» **WRITTEN EXERCISE**:
Copy the data exactly from the line that contains "makeBlank();" through the line that contains "obj.data.transform(world)", keeping both end lines and leaving out everything else.

» **SUPPLIED DATA**:
# # # #

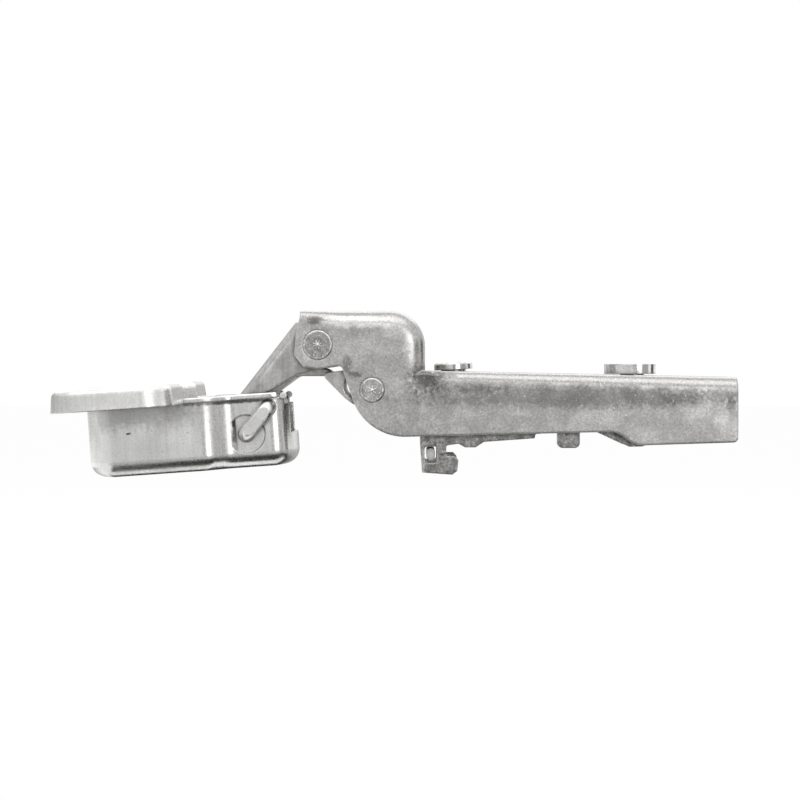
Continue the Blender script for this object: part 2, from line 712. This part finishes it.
FIRST_RIDGE_TURN = 0.35
RIDGE_TAPER = 1.8


def make_peened_star():
    """Ridges crossing in the middle of a rivet's two heads."""
    tree, given = new_shape_tree("peened_star", [
        ("Ridges", "NodeSocketInt", 3), ("Reach", FLOAT, 0.0007), ("Thickness", FLOAT, 0.00008),
        ("Half Width", FLOAT, 0.009), ("Centre", VECTOR, (0, 0, 0))])
    line = tree.add("GeometryNodeCurvePrimitiveLine")
    for socket, side in (("Start", -1), ("End", 1)):
        tree.feed(line, socket, tree.along_axis(0, tree.math("MULTIPLY", given["Reach"], side)))
    ridge = tree.add("GeometryNodeResampleCurve")
    tree.feed(ridge, "Curve", line.outputs[0])
    tree.feed(ridge, "Count", 9)
    taper = tree.add("GeometryNodeSetCurveRadius")
    along = tree.add("GeometryNodeSplineParameter").outputs["Factor"]
    middle = tree.math("ABSOLUTE", tree.math("SUBTRACT", along, 0.5))
    tree.feed(taper, "Curve", ridge.outputs[0])
    narrowing = tree.math("MULTIPLY", middle, RIDGE_TAPER)
    tree.feed(taper, "Radius", tree.math("SUBTRACT", 1.0, narrowing))
    round_bar = tree.add("GeometryNodeCurvePrimitiveCircle")
    tree.feed(round_bar, "Resolution", 8)
    tree.feed(round_bar, "Radius", given["Thickness"])
    bar = tree.add("GeometryNodeCurveToMesh")
    tree.feed(bar, "Curve", taper.outputs[0])
    tree.feed(bar, "Profile Curve", round_bar.outputs[0])
    tree.feed(bar, "Fill Caps", True)
    points = tree.add("GeometryNodePoints")
    tree.feed(points, "Count", given["Ridges"])
    step = tree.math("DIVIDE", pi, given["Ridges"])
    index = tree.add("GeometryNodeInputIndex").outputs[0]
    turn = tree.along_axis(2, tree.math("MULTIPLY_ADD", index, step, FIRST_RIDGE_TURN))
    star = tree.add("GeometryNodeInstanceOnPoints")
    tree.feed(star, "Points", points.outputs[0])
    tree.feed(star, "Instance", bar.outputs[0])
    tree.feed(star, "Rotation", turn)
    upright = moved(tree, star.outputs[0], turn=(pi / 2, 0, 0))
    both = tree.add("GeometryNodeJoinGeometry")
    for side in (-1, 1):
        face = tree.along_axis(1, tree.math("MULTIPLY", given["Half Width"], side))
        tree.feed(both, 0, moved(tree, upright, move=face))
    return finish_shape(tree, given, moved(tree, both.outputs[0], move=given["Centre"]))


def make_screw_thread():
    """Thread ridge wound down a screw's shank."""
    tree, given = new_shape_tree("screw_thread", [
        ("Turns", FLOAT, 3.0), ("Pitch", FLOAT, 0.0007), ("Radius", FLOAT, 0.0021),
        ("Ridge", FLOAT, 0.0003), ("Lean", VECTOR, (0, 0, 0)), ("End", VECTOR, (0, 0, 0))])
    spiral = tree.add("GeometryNodeCurveSpiral")
    tree.feed(spiral, "Resolution", 32)
    tree.feed(spiral, "Rotations", given["Turns"])
    tree.feed(spiral, "Start Radius", given["Radius"])
    tree.feed(spiral, "End Radius", given["Radius"])
    tree.feed(spiral, "Height", tree.math("MULTIPLY", given["Turns"], given["Pitch"]))
    ridge = tree.add("GeometryNodeCurvePrimitiveCircle")
    tree.feed(ridge, "Resolution", 4)
    tree.feed(ridge, "Radius", given["Ridge"])
    thread = tree.add("GeometryNodeCurveToMesh")
    tree.feed(thread, "Curve", spiral.outputs[0])
    tree.feed(thread, "Profile Curve", ridge.outputs[0])
    tree.feed(thread, "Fill Caps", True)
    seated = moved(tree, thread.outputs[0], move=given["End"], turn=given["Lean"])
    return finish_shape(tree, given, seated)


def build_piece(name, tree, finish, body, slot, **values):
    """Runs a shape tree and keeps its result as a plain mesh that rides on a body."""
    maker = bpy.data.objects.new(name + "_maker", bpy.data.meshes.new(name + "_maker"))
    bpy.context.scene.collection.objects.link(maker)
    modifier = maker.modifiers.new(name, "NODES")
    modifier.node_group = tree
    values["Finish"] = finish
    for item in tree.interface.items_tree:
        label = item.name.replace(" ", "_")
        if item.in_out == "INPUT" and label in values:
            modifier[item.identifier] = values[label]
    view = bpy.context.evaluated_depsgraph_get()
    mesh = bpy.data.meshes.new_from_object(maker.evaluated_get(view), depsgraph=view)
    bpy.data.objects.remove(maker)
    mesh.name = name
    piece = bpy.data.objects.new(name, mesh)
    bpy.context.scene.collection.objects.link(piece)
    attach(piece, body)


peened_star = make_peened_star()
RIVET_FACE = 9.05 * MM
build_piece("front_rivet_star", peened_star, mark_plate, "arm", "plated_steel", Ridges=4,
            Reach=0.75 * MM, Thickness=0.10 * MM, Half_Width=RIVET_FACE,
            Centre=tuple(place(*FRONT_PIVOT)))
build_piece("rear_rivet_star", peened_star, mark_plate, "arm", "plated_steel", Ridges=3,
            Reach=0.8 * MM, Thickness=0.11 * MM, Half_Width=RIVET_FACE,
            Centre=tuple(place(*REAR_PIVOT)))

# thread up from the free end of the side screw's shank, along its lean
SCREW_LEAN = radians(3)
SHANK_LENGTH = 8.1
SCREW_TOP = (22.6, -4.2)
thread_end = place(SCREW_TOP[0] + SHANK_LENGTH * sin(SCREW_LEAN),
                   SCREW_TOP[1] - SHANK_LENGTH * cos(SCREW_LEAN))
build_piece("side_screw_thread", make_screw_thread(), screw_plate, "screw", "plated_screw",
            Turns=3.0, Pitch=0.7 * MM, Radius=2.05 * MM, Ridge=0.26 * MM,
            Lean=(0, -SCREW_LEAN, 0), End=tuple(thread_end))

bpy.context.scene.view_settings.view_transform = "Standard"
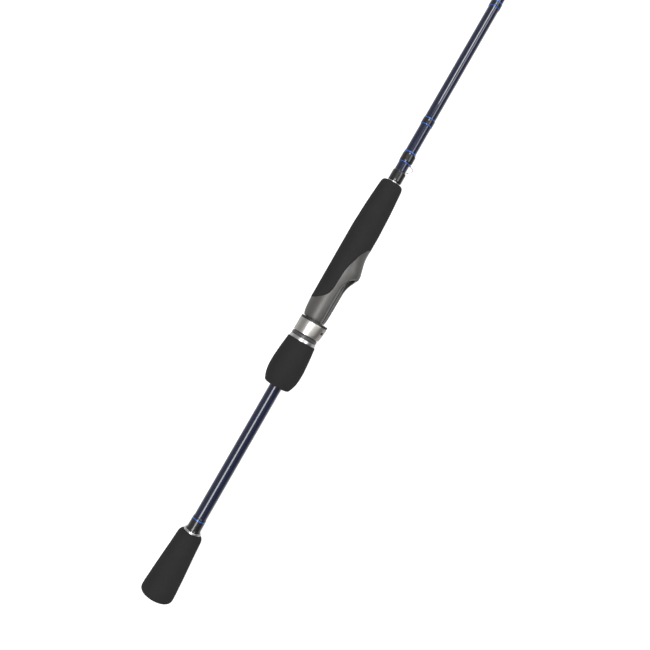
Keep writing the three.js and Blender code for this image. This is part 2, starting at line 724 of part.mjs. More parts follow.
function makeGuide(number, { fromTip, size, height, twoFeet }) {
  const station = ROD_LENGTH - fromTip;
  const name = "guide_" + number;
  const surface = blankRadius(station);
  const length = 8 + 0.32 * size; // of a foot
  const halfWidth = 0.8 + 0.045 * size;
  const thick = 0.7 + 0.02 * size;
  const wireRadius = 0.42 + 0.018 * size;
  const lean = 0.42 * height;
  const centre = new THREE.Vector3(station + lean, -(surface + height), 0);

  const axle = new THREE.Vector3(0, 0, 1);
  const place = (geometry) =>
    geometry.applyMatrix4(new THREE.Matrix4().makeRotationAxis(axle, RING_TILT)).translate(...centre);

  // Two legs rise forwards from the rear foot. A guide with a second foot has one more pair in front.
  const top = -(surface + 0.6 * thick);
  const rear = new THREE.Vector3(station - 0.8, top, 0);
  const pieces = [place(collar(size)), foot(station, station - length, thick, halfWidth)];
  const spread = THREE.MathUtils.degToRad(62);
  for (const side of [-1, 1]) {
    const end = rear.clone().setZ(side * 0.4 * halfWidth);
    pieces.push(leg(centre, size, side * spread, end, wireRadius));
  }
  const frontRoot = station + lean + 0.34 * height + 4;
  if (twoFeet) {
    const front = new THREE.Vector3(frontRoot + 0.8, -(blankRadius(frontRoot) + 0.6 * thick), 0);
    pieces.push(foot(frontRoot, frontRoot + length, thick, halfWidth));
    for (const side of [-1, 1]) {
      const end = front.clone().setZ(side * 0.4 * halfWidth);
      pieces.push(leg(centre, size, side * 0.45 * spread, end, wireRadius));
    }
  }
  const opening = place(sleeve(-6, 6, 0, size / 2 + GAP, size / 2 + GAP, ROUND_SMALL));
  const frame = cut(joined(...pieces), opening, blankSpace(station - 40, station + 60));
  add(name + "_frame", geometryOf(frame), MATERIALS.frame);

  const ring = add(name + "_ring", ringInsert(size), MATERIALS.ceramic);
  ring.position.copy(centre);
  ring.rotation.z = RING_TILT;

  const swell = thick + 0.35;
  const wrapEnd = station - 1.6;
  const rearSpace = [foot(station, station - length, thick, halfWidth, 0.12)];
  const rearName = name + (twoFeet ? "_rear_wrap" : "_wrap");
  add(rearName, wrapOver(station - length - 3, wrapEnd, 0.4, swell, rearSpace), MATERIALS.thread);
  if (twoFeet) {
    const frontSpace = [foot(frontRoot, frontRoot + length, thick, halfWidth, 0.12)];
    const frontWrap = wrapOver(frontRoot + 2.4, frontRoot + length + 3, 0.4, swell, frontSpace);
    add(name + "_front_wrap", frontWrap, MATERIALS.thread);
  }
}

function makeTipTop() {
  const [tubeStart, tubeEnd] = [ROD_LENGTH - 9, ROD_LENGTH + 1.6];
  const bore = blankRadius(tubeStart) + GAP;
  const size = TIP_RING_SIZE;
  const centre = new THREE.Vector3(ROD_LENGTH + 4.2, -3.4, 0);
  const tubeProfile = [
    [tubeStart, bore + 0.45],
    [tubeEnd - 0.8, bore + 0.45],
    [tubeEnd, 1.3],
    [tubeEnd, 0],
    [ROD_LENGTH + 0.3, 0],
    [ROD_LENGTH + 0.3, bore],
    [tubeStart, bore],
  ];
  const tube = turned(tubeProfile, ROUND_SMALL);
  const axle = new THREE.Vector3(0, 0, 1);
  const turn = new THREE.Matrix4().makeRotationAxis(axle, RING_TILT);
  const place = (geometry) => geometry.applyMatrix4(turn).translate(...centre);
  const pieces = [tube, place(collar(size))];
  const noseEnd = new THREE.Vector3(ROD_LENGTH + 0.6, -0.4, 0);
  pieces.push(leg(centre, size, 0, noseEnd, 0.6));
  for (const side of [-1, 1]) {
    const brace = new THREE.Vector3(tubeStart + 2.5, -(bore + 0.1), side * 0.5);
    pieces.push(leg(centre, size, side * 1.9, brace, 0.42));
  }
  const opening = place(sleeve(-5, 5, 0, size / 2 + GAP, size / 2 + GAP, ROUND_SMALL));
  const frame = cut(joined(...pieces), opening, blankSpace(tubeStart - 20, ROD_LENGTH + 0.2));
  add("tip_top_frame", geometryOf(frame), MATERIALS.frame);
  const ring = add("tip_top_ring", ringInsert(size), MATERIALS.ceramic);
  ring.position.copy(centre);
  ring.rotation.z = RING_TILT;

  const wrapEnd = tubeStart - GAP;
  add("tip_wrap", wrapOver(wrapEnd - 5, wrapEnd, 0.45, 0, []), MATERIALS.thread);
}

// ---------------------------------------------------------------- the rod

makeBlank();
makeButt();
makeSeat();
makeForeGrip();
makeHood();
makeNut();
makeKeeper();
makeBand("rear_band", 489.8, 5);
makeBand("front_band", 612, 3.9);
GUIDES.forEach((guide, i) => makeGuide(i + 1, guide));
makeTipTop();

export default rod;
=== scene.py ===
import math
import bmesh
import bpy
from mathutils import Matrix, Vector


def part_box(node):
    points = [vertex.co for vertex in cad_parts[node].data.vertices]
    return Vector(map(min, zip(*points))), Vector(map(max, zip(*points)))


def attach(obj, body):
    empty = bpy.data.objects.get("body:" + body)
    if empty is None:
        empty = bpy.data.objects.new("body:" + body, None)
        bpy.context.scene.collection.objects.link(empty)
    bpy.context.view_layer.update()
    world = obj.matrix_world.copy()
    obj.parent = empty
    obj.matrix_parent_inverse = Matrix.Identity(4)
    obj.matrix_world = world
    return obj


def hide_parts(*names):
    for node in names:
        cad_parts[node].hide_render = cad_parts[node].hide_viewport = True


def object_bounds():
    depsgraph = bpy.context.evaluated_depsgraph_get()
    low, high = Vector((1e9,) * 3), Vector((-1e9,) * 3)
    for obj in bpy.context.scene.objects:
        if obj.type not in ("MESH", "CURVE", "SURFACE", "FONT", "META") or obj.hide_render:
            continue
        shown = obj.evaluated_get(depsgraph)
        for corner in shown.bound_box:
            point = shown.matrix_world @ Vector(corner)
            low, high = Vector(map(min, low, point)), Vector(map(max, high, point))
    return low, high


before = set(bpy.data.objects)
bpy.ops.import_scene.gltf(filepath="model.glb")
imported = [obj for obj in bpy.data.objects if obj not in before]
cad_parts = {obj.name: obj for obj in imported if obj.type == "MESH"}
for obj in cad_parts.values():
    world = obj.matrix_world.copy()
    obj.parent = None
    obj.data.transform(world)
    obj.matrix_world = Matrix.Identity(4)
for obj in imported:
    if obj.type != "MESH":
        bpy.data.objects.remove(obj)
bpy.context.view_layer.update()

# A spinning rod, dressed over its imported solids. The tables are in millimetres, with x along the blank from
# the butt, and "away" is an angle round the rod from the reel side.

MM = 0.001
SIDES = 160

# ---------------------------------------------------------------- places read from the frame, in millimetres


def low(node):
    return Vector(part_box(node)[0]) / MM


def high(node):
    return Vector(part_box(node)[1]) / MM


TIP = high("blank").x
BUTT_END = high("butt_grip").x
SHOULDER = low("seat_body").x + 61.4
GRIP_FRONT = high("fore_grip").x
NUT_START = low("nut_grip").x
HOOD_START = low("hood_liner").x
LIP_END = high("hood_liner").x
HOOD_END = high("hood_shell").x
KEEPER = (low("hook_keeper").x + high("hook_keeper").x) / 2
BED = 8.25
BED_RIM = 8.75
SCOOP_START = SHOULDER + 32.6
SCOOP_RADIUS = 22
PEAK = SHOULDER + 53.4
HOOD_RISE = 4.2
POCKET_END = PEAK + 7.2
BARREL_START = 226
BARREL_RADIUS = 9.0
THREAD_START = 229
PITCH = 2.5
SEAT_CORE = 8.8
SEAT_BORE = 6.6
SEAT_END = 382
HOOD_RADIUS = 12.2
HOOD_FLARE = 2.5
BORE_END = 1650
BLANK_WALL = 1.1

BLANK = [(0, 6.03), (87, 6.0), (204, 5.83), (480, 5.25), (612, 5.12), (900, 4.3), (1250, 3.2), (1600, 2.35)]
BLANK += [(1900, 1.6), (TIP, 1.05)]


def line(table, x):
    """Straight-line interpolation in a table of (x, y) pairs."""
    if x <= table[0][0]:
        return table[0][1]
    for (x0, y0), (x1, y1) in zip(table, table[1:]):
        if x <= x1:
            return y0 + (y1 - y0) * (x - x0) / (x1 - x0)
    return table[-1][1]


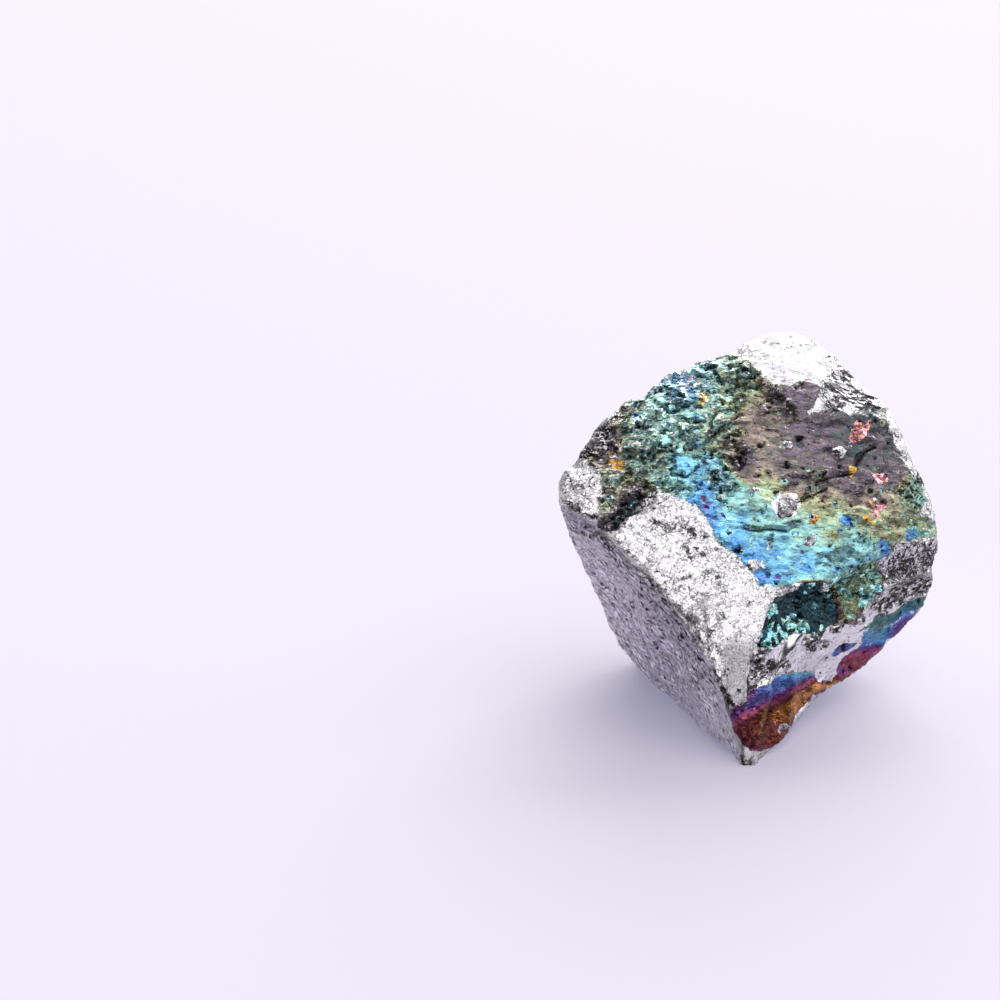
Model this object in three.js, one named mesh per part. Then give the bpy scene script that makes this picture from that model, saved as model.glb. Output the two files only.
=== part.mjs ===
// A broken lump of ferromanganese: one solid, about 76 mm wide, with flat break faces, a film face
// with a notch under its lip, and a toe and two heels that it rests on. Millimetres, +Z up.
import * as THREE from 'three';
import { ConvexHull } from 'three/addons/math/ConvexHull.js';
import { ImprovedNoise } from 'three/addons/math/ImprovedNoise.js';

const facetSize = 3.2; // longest edge of a facet
const edgeWear = 0.2; // share by which sharp ridges are rounded
const heelRadius = 5; // flat spots that the back of the lump rests on
const footMargin = 0.5; // how far past its outline a foot is still flattened
const heelHeight = 2; // what lies lower than this over a heel belongs to the foot
const toeHeight = 1;
const restClearance = 0.6; // how far the underside stays above the surface between its feet

// Waves across the break faces: low swells, coarse crystal lumps and crystal grains.
const swell = { height: 0.5, length: 15, shift: 0.3 };
const lumps = { height: 0.6, length: 4.6, shift: 7.1 };
const grain = { height: 0.35, length: 2.6, shift: 2.7 };
const filmSmoothing = 0.4; // share of the lumps and grains that the film face and the cap lack
const capSmoothing = 0.6;

// Where each face begins and is full: a height or a lean of the surface, in mm or as a share.
const filmLimits = { aboveFoot: [0, 1.5], upward: [0.4, 0.6] };
const capLimits = { height: [56, 59], upward: [0.6, 0.8], middle: 9, droop: 0.25 };
const leftLimits = { leftward: [0.4, 0.6], downward: [0, 0.2] };
const backLimits = { backward: [0.3, 0.6] };

// Stairs: steps of a height and pitch that rise in one direction and wander from side to side.
const filmLedges = {
  height: 0.7, pitch: 5.5, rise: new THREE.Vector3(0.25, 1, 0.35),
  wander: { height: 5, length: 17, shift: 3 },
};
const riserShare = 0.25; // share of the pitch over which a step climbs
const capSteps = {
  height: 0.5, pitch: 3.4, rise: new THREE.Vector3(-0.5, 1, 0), wander: { height: 2, length: 9, shift: 5 },
};
const backSteps = {
  height: 0.9, pitch: 13, rise: new THREE.Vector3(0.4, 0, 1), wander: { height: 5, length: 22, shift: 9 },
};
// The left face is streaked along its length, from the toe to the left corner.
const streak = new THREE.Vector3(-0.65, 0.47, 0.6).normalize();
const streakStretch = 0.65;

// Corners, from the tip of the toe: x to the right, y to the back, z up.
// The middle of the lump, which every corner looks out from.
const heart = new THREE.Vector3(2, 40, 31);

// The three feet: the worn end of the toe in front, and two heels behind, given by their middles.
const toe = [[-1, 0, 0], [2, 0, 0], [-2, 3.5, 0], [3.5, 3.5, 0], [2, 6, 0]];
const heels = [[-14, 54, 0], [15.5, 57, 0]];
const heelCorners = heels.flatMap(([x, y]) => [0, 60, 120, 180, 240, 300].map((degrees) => {
  const angle = THREE.MathUtils.degToRad(degrees);
  return [x + heelRadius * Math.cos(angle), y + heelRadius * Math.sin(angle), 0];
}));

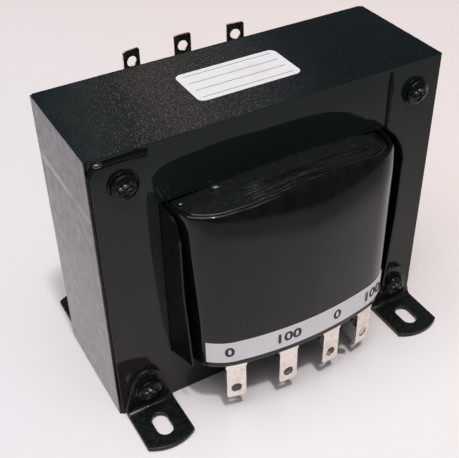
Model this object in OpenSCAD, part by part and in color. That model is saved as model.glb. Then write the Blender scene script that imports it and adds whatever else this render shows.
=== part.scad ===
// Laminated core transformer on four slotted feet.
// The coil stands upright on the centre tongue of an E and I core, and nearly fills both windows.
// Origin: centre of the core's footprint on the floor. X runs along the core, -Y is the front, Z is up.

/* [Core] */
// Width of the centre tongue
tongue_w = 38.1; // [24:0.1:60]
// Width of each outer leg
leg_w = 19.05; // [14:0.05:30]
// Width of each window
window_w = 19.05; // [15:0.05:40]
// Height of each window
window_h = 57.15; // [40:0.05:120]
// Height of the yoke that joins the E laminations below the windows
yoke_h = 19.05; // [15:0.05:30]
// Height of the I laminations across the top
bar_h = 19.05; // [14:0.05:30]
// Depth of the whole stack, front to back
stack_d = 41.1; // [24:0.1:80]
// Thickness of the outermost laminations
lamination_t = 0.64; // [0.35:0.01:1]
// How far the outermost laminations are set in from the sides of the stack
edge_set_in = 0.8; // [0:0.1:1.5]

/* [Coil] */
// Clearance between the coil and the outer legs
coil_play = 1.4; // [0.3:0.05:2]
// Clearance between the coil's lower end and the yoke
coil_foot_play = 1.175; // [0.3:0.025:6]
// Clearance between the coil's upper end and the I laminations
coil_head_play = 0.3; // [0.2:0.05:6]
// How far the wrap's upper edge spreads upwards in front of the core and behind it
wrap_rise = 1.7; // [0:0.1:3]
// Play between the tongue and the former on each side
former_gap = 0.3; // [0.1:0.05:0.6]
// Wall of the former, the tube that the coil is wound on
former_t = 1.7; // [1:0.1:2.5]
// Thickness of one wire layer of the inner winding
inner_wire_t = 1.45; // [0.8:0.05:1.6]
// Number of wire layers in the inner winding
inner_layers = 4; // [2:1:4]
// Number of wire layers in the outer winding, which fills the window's remaining width
outer_layers = 6; // [3:1:6]
// Thickness of the paper between two wire layers
paper_t = 0.25; // [0.15:0.05:0.3]
// Thickness of the insulation between the two windings
barrier_t = 1.25; // [0.8:0.05:1.5]
// Thickness of the outer wrap
wrap_t = 1.6; // [1.3:0.1:1.8]
// Height that the wire stops short of the coil's ends
wire_margin = 6; // [3:0.1:8]
// Height over which the wrap's shoulder folds in at the top
shoulder_h = 5.5; // [3:0.1:6]
// How far the shoulder folds in
shoulder_in = 2.4; // [1.7:0.1:3]
// Radius of the wrap's lower edge
hem_r = 0.8; // [0.3:0.1:1.2]
// Thickness of the liners between the coil and the outer legs
liner_t = 0.6; // [0.3:0.05:1]
// How far the liners reach past the core at the front and back
liner_reach = 10.2; // [1:0.1:12]
// Radius of the liners' top corners
liner_corner_r = 6; // [1:0.5:10]
// Swelling of the coil at the front and back, as a share of what is wound on
crown_share = 1.09; // [1.02:0.01:1.2]
// Radius of the cheeks that a crowned face ends in, as a share of what is wound on
cheek_share = 0.963; // [0.8:0.001:0.98]
// How far the centre of a cheek lies outside the tongue, as a share of what is wound on
cheek_set = 0.077; // [0.02:0.001:0.15]
// Angle that a cheek has turned to where the corner begins
cheek_turn = 45; // [30:1:60]
// Radius of the coil's four tight corners, as a share of what is wound on
corner_share = 0.11; // [0.05:0.01:0.2]

/* [Bolts] */
// Distance of each bolt from the core's outer edges
bolt_inset = 9.525; // [6.5:0.05:12]
// Diameter of the bolts
bolt_d = 4.8; // [3:0.1:6]
// Clearance round a bolt in the laminations and feet
bolt_play = 0.4; // [0.2:0.05:1]
// Diameter of the bolt heads
head_d = 9.2; // [6:0.1:11]
// Height of the bolt heads
head_h = 3.1; // [2:0.1:5]
// Diameter of the washers
washer_d = 11.4; // [8:0.1:13]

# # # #

» **EXPECTED OUTPUT**:
makeBlank();
makeButt();
makeSeat();
makeForeGrip();
makeHood();
makeNut();
makeKeeper();
makeBand("rear_band", 489.8, 5);
makeBand("front_band", 612, 3.9);
GUIDES.forEach((guide, i) => makeGuide(i + 1, guide));
makeTipTop();

export default rod;
=== scene.py ===
import math
import bmesh
import bpy
from mathutils import Matrix, Vector


def part_box(node):
    points = [vertex.co for vertex in cad_parts[node].data.vertices]
    return Vector(map(min, zip(*points))), Vector(map(max, zip(*points)))


def attach(obj, body):
    empty = bpy.data.objects.get("body:" + body)
    if empty is None:
        empty = bpy.data.objects.new("body:" + body, None)
        bpy.context.scene.collection.objects.link(empty)
    bpy.context.view_layer.update()
    world = obj.matrix_world.copy()
    obj.parent = empty
    obj.matrix_parent_inverse = Matrix.Identity(4)
    obj.matrix_world = world
    return obj


def hide_parts(*names):
    for node in names:
        cad_parts[node].hide_render = cad_parts[node].hide_viewport = True


def object_bounds():
    depsgraph = bpy.context.evaluated_depsgraph_get()
    low, high = Vector((1e9,) * 3), Vector((-1e9,) * 3)
    for obj in bpy.context.scene.objects:
        if obj.type not in ("MESH", "CURVE", "SURFACE", "FONT", "META") or obj.hide_render:
            continue
        shown = obj.evaluated_get(depsgraph)
        for corner in shown.bound_box:
            point = shown.matrix_world @ Vector(corner)
            low, high = Vector(map(min, low, point)), Vector(map(max, high, point))
    return low, high


before = set(bpy.data.objects)
bpy.ops.import_scene.gltf(filepath="model.glb")
imported = [obj for obj in bpy.data.objects if obj not in before]
cad_parts = {obj.name: obj for obj in imported if obj.type == "MESH"}
for obj in cad_parts.values():
    world = obj.matrix_world.copy()
    obj.parent = None
    obj.data.transform(world)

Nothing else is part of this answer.